ANIMAUXDéminage: Des abeilles butineuses de TNT en renfort dans les Balkans

Déminage: Des abeilles butineuses de TNT en renfort dans les Balkans

ANIMAUXAvec les inondations en cours, des glissements de terrain risquent de mettre à jour des mines datant de la guerre de Croatie. Et si les abeilles-démineuses entraient en action ?…
Fabrice Pouliquen

F.P. avec AFP

En matière d’odorat, les abeilles font aussi bien que les chiens renifleurs. A l’Institut national de la recherche agronomique (INRA) d’Avignon (Vaucluse), le biologiste Yves Le Conte a même entrepris de les dresser à repérer les mines. Ce qui pourrait servir en ce moment dans les Balkans où les inondations menacent de faire réapparaître les quelque 90.000 mines ensevelies il y a vingt ans pendant la guerre en ex-Yougoslavie.

«Déclencher un réflexe de type pavlovien chez l’abeille»

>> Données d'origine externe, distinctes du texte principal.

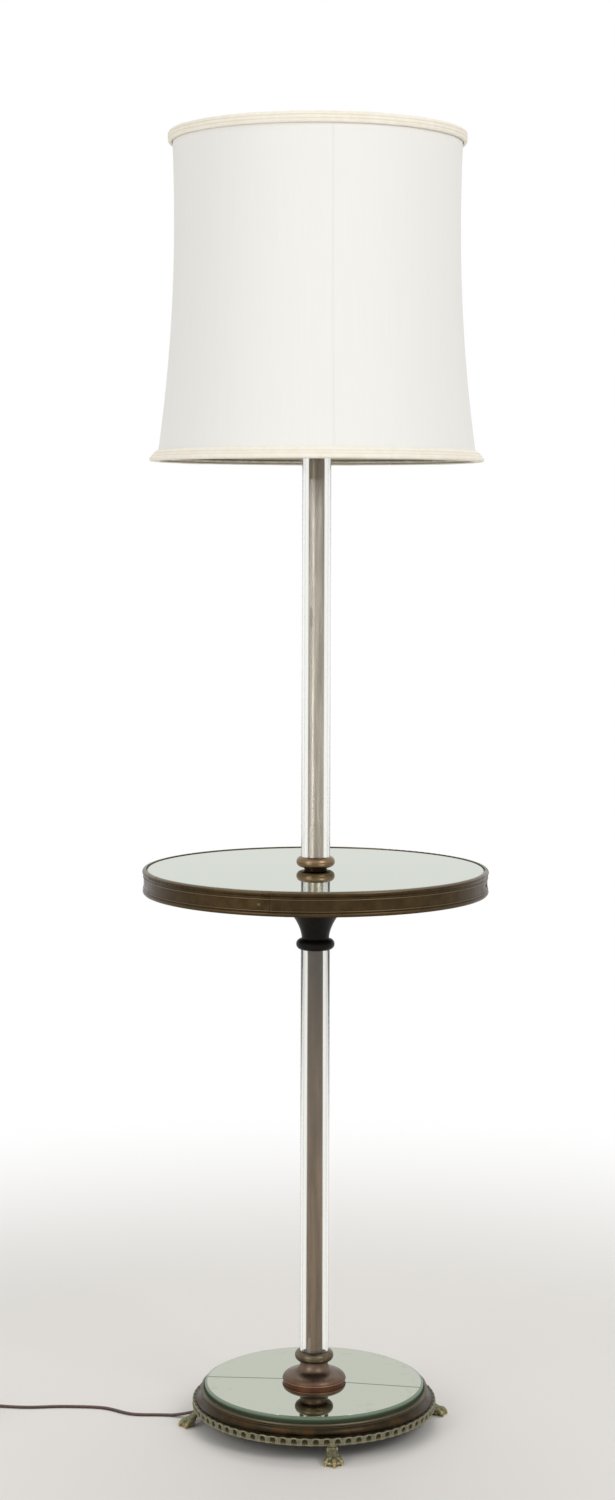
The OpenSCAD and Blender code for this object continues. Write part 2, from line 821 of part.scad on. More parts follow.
module cord_bushing() {
    color("#33241a") rotate(exit_heading) translate([exit_reach, 0, cord_exit[2]]) rotate([0, -90, 0]) {
        cylinder(r1 = 3.1, r2 = 4.1, h = 11.8);
        translate([0, 0, 11.8]) cylinder(r = 4.3, h = 6.6);
        translate([0, 0, 18.2]) cylinder(r = 5.4, h = 2.2);
        translate([0, 0, 20.4]) cylinder(r1 = 4.4, r2 = 3.4, h = 5.6);
    }
}

module power_cord() {
    color("#3b2418") sweep(cord_route, flat_lead_8);
}

// Centre of the lead after a number of layers: in on the first, out on the next,
// and up one layer in the half turn where the spiral reverses
function coil_point(s) =
    let (
        layer = min(coil_layers - 1, floor(s)),
        part = s - layer,
        span = coil_out_r - coil_in_r,
        r = layer % 2 == 0 ? coil_out_r - span * part : coil_in_r + span * part,
        a = coil_start + 360 * layer_turns * s,
        climbs = [for (k = [1 : coil_layers - 1]) smooth((s - k) * 2 * layer_turns + 0.5)],
        lift = layer_step * (climbs * [for (k = climbs) 1])
    )
    [coil_c[0] + r * cos(a), coil_c[1] + r * sin(a), coil_bottom_z + lift];

// Least gap between two turns, taken on the centres of rings over half a turn apart
function least_gap(path) = min([
    for (i = [0 : len(path) - 1], j = [i + 13 : 1 : len(path) - 1])
        let (d = path[j] - path[i])
        norm([max(0, norm([d[0], d[1]]) - 2 * flat_core), d[2]]) - cord_t
]);

module cord_coil() {
    rings = round(24 * coil_turns);
    turns = [for (i = [0 : rings]) coil_point(coil_layers * i / rings)];
    path = concat([coil_entry], turns, coil_tail);
    echo(least_gap_of_coil_mm = least_gap(path));
    color("#3b2418") sweep(path, flat_lead_6);
}

// Two paper-covered wire ties round the turns
module coil_ties() {
    mid = (coil_in_r + coil_out_r) / 2;
    half = (coil_out_r - coil_in_r + cord_w) / 2 + 0.35;
    high = coil_top_z + cord_t / 2 + 0.35;
    color("#d8d4c6") for (a = [120, 300]) translate([coil_c[0], coil_c[1], 0]) rotate(a)
        translate([0, 1.5, 0]) rotate([90, 0, 0]) linear_extrude(3) difference() {
            square_at(mid - half - tie_t, 0.02, 2 * half + 2 * tie_t, high + tie_t);
            square_at(mid - half, tie_t, 2 * half, high - tie_t);
        }
}

// Moulded two-pin plug lying beside the coil, its blades pointing away from the lead
module plug_body() {
    x = plug_at[0];
    y = plug_at[1];
    z = plug_at[2];
    color("#33241a") {
        translate([x, y, z]) rotate([90, 0, 0]) cylinder(r1 = 3.2, r2 = 4.4, h = 10);
        hull() {
            translate([x, y - 9, z]) rotate([90, 0, 0]) cylinder(r = 4.8, h = 1, $fn = 32);
            translate([x, y - 17, z]) for (s = [-1, 1]) translate([s * 5, 0, 0])
                rotate([90, 0, 0]) cylinder(r = 6, h = 11, $fn = 32);
        }
    }
}

module plug_blades() {
    color("#b9a25a") for (s = [-1, 1]) difference() {
        translate([plug_at[0] + s * 6.35 - 0.75, plug_at[1] - 45, plug_at[2] - 3.15])
            cube([1.5, 17, 6.3]);
        translate([plug_at[0] + s * 6.35 - 2, plug_at[1] - 41.5, plug_at[2]])
            rotate([0, 90, 0]) cylinder(r = 1.6, h = 4);
    }
}

// ---------------------------------------------------------------- drawing

for (i = [1 : 4])
    claw_foot(foot_angles[i - 1]);
foot_screws();
base_pan();
bead_gallery();
base_weight();
base_washer();
base_lock_nut();
mirror_pad();
base_mirror_half(-1);  // base_mirror_front
base_mirror_half(1);  // base_mirror_back
base_cap();
base_collar();
lower_glass_tube();
lower_stem();
threaded_pipe();
under_table_ring();
table_trumpet();
table_board();
table_band();
band_screws();
table_mirror();
table_collar();
upper_glass_tube();
upper_stem();
column_cap();
column_nut();
harp_saddle();
harp();
harp_sleeves();
harp_stud();
finial();
socket_cap();
socket_shell();
socket_liner();
socket_body();
switch_knob();
bulb_base();
bulb_glass();
inner_lead();
shade_top_frame();
shade_bottom_ring();
shade_ribs();
shade_cover();
shade_liner();
shade_trim_top();
shade_trim_bottom();
cord_clip();
cord_bushing();
power_cord();
cord_coil();
coil_ties();
plug_body();
plug_blades();
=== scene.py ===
# %% [markdown]
# # A floor lamp with a round mirror table
# The real lamp is a stack on one threaded pipe: a footed base with a mirror, a cap, a glass
# tube, a table, a second glass tube, and a shade on a harp. The construction comes in as a
# fixed frame, in metres, with the floor at Z = 0 and the pipe on the Z axis. The cells below
# keep the frame's pieces where their shape is right and give them a finish, and model again
# the pieces that need more: turned metal, cast feet, cloth and the lead.

import math

import bpy
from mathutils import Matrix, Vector


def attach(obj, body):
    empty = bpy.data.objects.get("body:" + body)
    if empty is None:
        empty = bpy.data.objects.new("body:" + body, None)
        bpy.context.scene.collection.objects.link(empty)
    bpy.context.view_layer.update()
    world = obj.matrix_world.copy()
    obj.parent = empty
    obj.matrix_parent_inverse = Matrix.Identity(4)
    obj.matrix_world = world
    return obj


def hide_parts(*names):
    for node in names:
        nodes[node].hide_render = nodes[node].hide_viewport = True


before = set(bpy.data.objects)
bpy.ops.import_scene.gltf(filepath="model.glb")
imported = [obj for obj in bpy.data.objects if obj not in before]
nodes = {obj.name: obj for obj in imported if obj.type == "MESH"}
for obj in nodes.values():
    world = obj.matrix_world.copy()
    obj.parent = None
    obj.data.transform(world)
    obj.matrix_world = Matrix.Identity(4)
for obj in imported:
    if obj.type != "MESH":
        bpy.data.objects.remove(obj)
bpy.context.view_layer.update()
MM = 0.001
print("frame nodes:", len(nodes))

# %% [markdown]
# ## Camera
# The photograph was taken level, from a height between the table and the shade, a little
# from the left. A level camera keeps the column upright, and a vertical shift frames it,
# which is how a view camera would do it. It is rolled by a sixth of a degree.

# %% Camera
EYE_DISTANCE = 3.069
EYE_HEIGHT = 1.056
EYE_TURN = math.radians(-8.2)
EYE_LEFT = 0.0107
LEAN = math.radians(-0.17)
FRAME_PX = 1500
FOCAL_PX = 2615
HORIZON_ABOVE_MIDDLE_PX = 230

forward = Vector((-math.sin(EYE_TURN), math.cos(EYE_TURN), 0))
right = Vector((math.cos(EYE_TURN), math.sin(EYE_TURN), 0))
bpy.ops.object.camera_add(
    location=Vector((0, 0, EYE_HEIGHT)) - forward * EYE_DISTANCE - right * EYE_LEFT,
    rotation=(math.pi / 2, LEAN, EYE_TURN),
)
camera = bpy.context.object
camera.data.lens = camera.data.sensor_width * FOCAL_PX / FRAME_PX
camera.data.shift_y = -HORIZON_ABOVE_MIDDLE_PX / FRAME_PX
bpy.context.scene.camera = camera
print("lens in mm:", round(camera.data.lens, 1))

# %% [markdown]
# ## Route of the lead
# The lead is a flat twin lead, two cores side by side, 5.3 mm wide. It leaves the bushing
# under the base, drops to the floor and runs out of the picture on the left, where the rest
# of it lies in a tied coil. The free stretch is a list of given points, and the
# coil is worked out: it winds in and out again, and climbs a layer where it reverses.

# %% Points of the lead
CORD_W = 5.3
CORD_T = 2.7
EXIT_HEADING = math.radians(169)
EXIT_REACH = 118
COIL_MIDDLE = (-418, 70)
COIL_IN_R = 21.3
COIL_START = 75
COIL_TURNS = 11 + 105 / 360
COIL_LAYERS = 4
COIL_BOTTOM = 2.5
TURN_STEP = CORD_W + 0.5
LAYER_STEP = CORD_T + 0.6
LAYER_TURNS = COIL_TURNS / COIL_LAYERS
LEAD_IN = 6

exit_point = Vector((EXIT_REACH * math.cos(EXIT_HEADING), EXIT_REACH * math.sin(EXIT_HEADING), 9))


def coil_point(s):
    """Centre of the lead after s layers of the coil."""
    layer = min(COIL_LAYERS - 1, math.floor(s))
    span = LAYER_TURNS * TURN_STEP
    out = (s - layer) if layer % 2 else 1 - (s - layer)
    radius = COIL_IN_R + span * out
    angle = math.radians(COIL_START) + math.tau * LAYER_TURNS * s
    climb = 0
    for k in range(1, COIL_LAYERS):
        t = min(1, max(0, (s - k) * 2 * LAYER_TURNS + 0.5))
        climb += t * t * (3 - 2 * t)
    x = COIL_MIDDLE[0] + radius * math.cos(angle)
    y = COIL_MIDDLE[1] + radius * math.sin(angle)
    return Vector((x, y, COIL_BOTTOM + LAYER_STEP * climb))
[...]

«On savait déjà les abeilles sensibles à certaines odeurs, celles du géranium ou du néroli par exemple. Le défi, c’est de leur apprendre à repérer le TNT», explique Yves Le Conte. C’est un chercheur croate du département d’agriculture de l’Université de Zagreb qui l’a contacté il y a quatre ans. Nikola Kesic était préoccupé par le nombre de mines anti-char et anti-personnel toujours emprisonnées dans les sols de son pays et de la région.

«Il s’agissait de déclencher un réflexe de type pavlovien chez l’abeille», reprend le biologiste, qui se rend alors à Zagreb. L’expérience consiste à dissimuler du TNT sous du sable recouvert de sirop bien sucré pour appâter les butineuses. Et ça marche! Très vite même: il dispose dix boîtes dans la nature, cinq boîtes-témoins avec du TNT et cinq sans TNT. Les abeilles ne s’y trompent pas: elles foncent sur l’explosif. Mais Apis, l’abeille butineuse, ne se laisse pas leurrer longtemps et quand elle comprend qu’il n’y a plus de sucre, elle se désintéresse rapidement de l’affaire. Ce qui contraint les chercheurs à la «rééduquer» au sucre régulièrement, environ toutes les demi-heures.

Une méthode très simple et très rapide

Nikola Kesic poursuit aujourd’hui l’expérience et reprendra ses travaux en plein champ à partir du 15 juin jusqu’en juillet, «avec une colonie entière de quelque 30.000 abeilles, grâce à des financements européens», indique-t-il. Selon ses observations, le succès est encore plus évident avec un explosif comme le DNT (dinitrotoluène) qu’avec le TNT. Lors de tests au printemps 2012 dont il a publié les résultats dans une revue allemande, Kesic a noté que 40 abeilles se sont posées en moyenne sur les cibles au DNT et trois sur le témoin. Alors que pour le TNT, à peine plus de la moitié des abeilles avaient préféré l’explosif au témoin.

«Nous espérons maintenant convaincre les spécialistes du déminage avec des résultats», reprend Nikola Kesic qui convient qu’ils se montrent encore sceptiques. Pourtant, la méthode est «très simple et très rapide», affirme-t-il.